Attention should also be given to enforcement and accountability mechanisms. Regulations need teeth: clear penalties for noncompliance, transparent reporting of violations, and accessible channels for reporting concerns. Public dashboards detailing enforcement activity can deter lax practices and reassure the public that regulators are vigilant. When enforcement is visible and proportionate to risk, providers are motivated to invest in user-friendly disclosures. In addition, independent certification programs or third-party audits can validate readability, accuracy, and accessibility. Consumers benefit from independent assurances that notices meet established minimums and reflect real-world practice.

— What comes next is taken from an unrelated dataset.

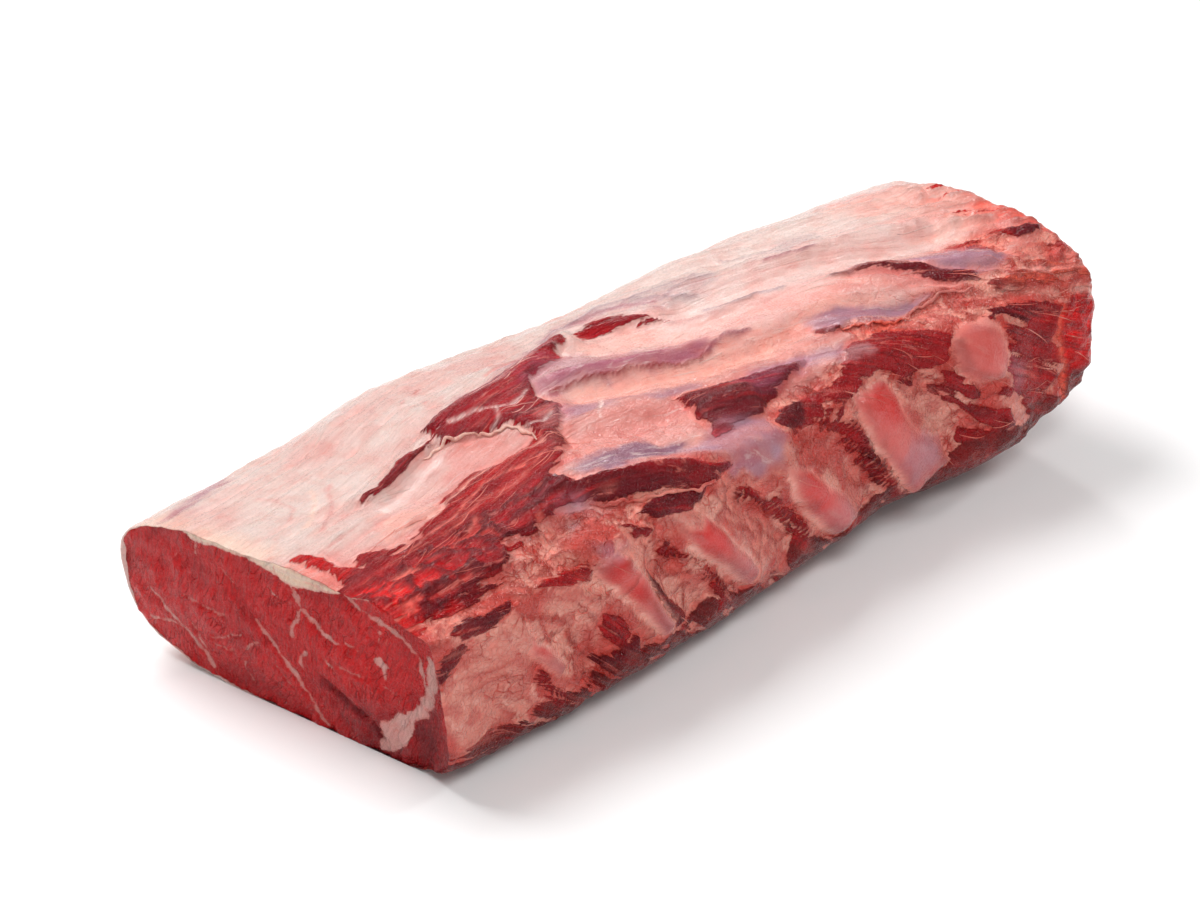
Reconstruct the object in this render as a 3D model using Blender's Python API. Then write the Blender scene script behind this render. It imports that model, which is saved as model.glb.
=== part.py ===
"""Boneless beef rib roll, one solid piece of raw meat lying on its underside.

The roll lies along X: its near cut face looks to -X and its far end to +X. The side that the ribs lay
against looks to -Y, the fat cover is on top, and the back of the roll looks to +Y. The origin is at the
middle of the footprint, on the surface that the roll rests on.

A place on the sleeve is a pair: its share of the length, from the near cut face, and its share of the
girth, from the middle of the underside round by the rib side, over the top and down the back.
"""

import bmesh
import bpy
import numpy as np

MM = 0.001

# Driving sizes of the whole roll
LENGTH = 410 * MM
GIRTH = 450 * MM  # mean length round a section, which turns shares of the girth into distances
END_ROUND = 12 * MM  # length over which the far end rounds off
END_PINCH = 0.28  # how much narrower the far cut is than the roll just before it
NEAR_ROUND = 3 * MM  # soft edge round the near cut face
FAR_LIFT = 30 * MM  # how far the underside rises at the far end
LIFT_FROM = 0.78  # share of the length where that rise begins
FLAT_DEPTH = 1.8 * MM  # how much of the rounded underside the table presses flat

# The section along the length: how far out the rib side and the back reach, and how high the top is
STATIONS = np.array([0, 0.14, 0.28, 0.42, 0.56, 0.70, 0.85, 1.0])
RIB_REACH = np.array([89.3, 91.6, 93.5, 91.0, 86.1, 82.3, 92.5, 92.0]) * MM
BACK_REACH = np.array([86.0, 83.8, 86.6, 86.0, 83.1, 77.3, 67.8, 52.4]) * MM
TOP_HEIGHT = np.array([79.0, 86.7, 96.5, 95.7, 96.2, 103.7, 108.4, 108.9]) * MM
WAIST = (0.43, 0.50)  # height of the widest line, as a share of the top's, near and far
# Squareness of the four quarters, near and far: lower rib side, upper rib side, upper back, lower back
NEAR_SQUARE = np.array([3.96, 5.00, 3.07, 2.35])
FAR_SQUARE = np.array([2.76, 3.40, 1.94, 2.49])

# The near cut isn't square to the length: it leans back with height and with distance to the back
CUT_LEAN_UP = -0.16
CUT_LEAN_ACROSS = -0.12
CUT_LEAN_ENDS = 0.45  # share of the length over which the lean dies out
LEAN_HEIGHT = 44 * MM  # height that stays in place when the cut leans

# Relief: each row is a path of places, its half width and its height, negative where it is sunk
RIB_BEDS = [  # smooth shallow hollows that the ribs left, slanting down towards the far end
    ([(0.100, 0.300), (0.140, 0.245)], 8 * MM, -2.0 * MM),
    ([(0.205, 0.330), (0.245, 0.300), (0.290, 0.225)], 11 * MM, -3.5 * MM),
    ([(0.330, 0.305), (0.385, 0.270), (0.435, 0.220)], 11 * MM, -3.5 * MM),
    ([(0.490, 0.300), (0.540, 0.265), (0.590, 0.210)], 12 * MM, -3.5 * MM),
    ([(0.600, 0.335), (0.655, 0.285), (0.705, 0.200)], 16 * MM, -4.0 * MM),
    ([(0.770, 0.340), (0.810, 0.290), (0.845, 0.210)], 14 * MM, -3.0 * MM),
    ([(0.935, 0.310), (0.965, 0.220)], 10 * MM, -2.5 * MM),
]
FAT_FINGERS = [  # pads of meat and fat from between the ribs, which stand proud
    ([(0.030, 0.290), (0.060, 0.220)], 17 * MM, 3.5 * MM),
    ([(0.150, 0.300), (0.190, 0.230)], 15 * MM, 3.5 * MM),
    ([(0.285, 0.290), (0.345, 0.220)], 13 * MM, 4.0 * MM),
    ([(0.410, 0.305), (0.500, 0.225)], 13 * MM, 4.0 * MM),
    ([(0.540, 0.325), (0.635, 0.225)], 13 * MM, 3.5 * MM),
    ([(0.720, 0.315), (0.765, 0.220)], 15 * MM, 4.0 * MM),
    ([(0.880, 0.300), (0.900, 0.210)], 17 * MM, 3.5 * MM),
    ([(0.170, 0.362), (0.270, 0.352)], 10 * MM, 2.5 * MM),
    ([(0.520, 0.375), (0.610, 0.352)], 10 * MM, 2.5 * MM),
    ([(0.740, 0.385), (0.880, 0.350)], 11 * MM, 3.0 * MM),
]
FAT_STRIPS = [  # long pads of cover fat between the bared muscles of the top
    ([(0.040, 0.560), (0.160, 0.570), (0.300, 0.600)], 34 * MM, 2.5 * MM),
    ([(0.150, 0.490), (0.260, 0.480)], 16 * MM, 2.5 * MM),
    ([(0.310, 0.440), (0.430, 0.410)], 14 * MM, 3.0 * MM),
    ([(0.380, 0.495), (0.560, 0.445), (0.760, 0.390)], 14 * MM, 3.5 * MM),
    ([(0.500, 0.560), (0.680, 0.500), (0.860, 0.470)], 20 * MM, 3.5 * MM),
    ([(0.700, 0.580), (0.920, 0.540)], 20 * MM, 2.0 * MM),
]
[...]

Education complements regulation by helping people interpret notices. Schools, libraries, and community organizations can offer plain-language guidance on data practices, teaching individuals how to read notices effectively and make informed choices. Public awareness campaigns should illustrate practical steps for managing privacy settings, reviewing defaults, and understanding consent flows. Education also plays a key role for small businesses and startups that may lack resources to craft sophisticated disclosures. Providing templates, example notices, and customer support tools lowers barriers to compliance while promoting a culture of transparency across the digital ecosystem.
Finally, the global nature of the internet calls for cooperation across borders. While local laws shape baseline standards, harmonization efforts can reduce complexity for multinational services and users who navigate multiple jurisdictions. International dialogue should align definitions, consent models, and disclosure requirements to the extent possible, without compromising core protections. The aim is a coherent global framework that respects national sovereignty while ensuring consistent user experiences. As technology evolves, continuous collaboration among policymakers, industry, civil society, and users will sustain trust and empower individuals to exercise agency over their personal information.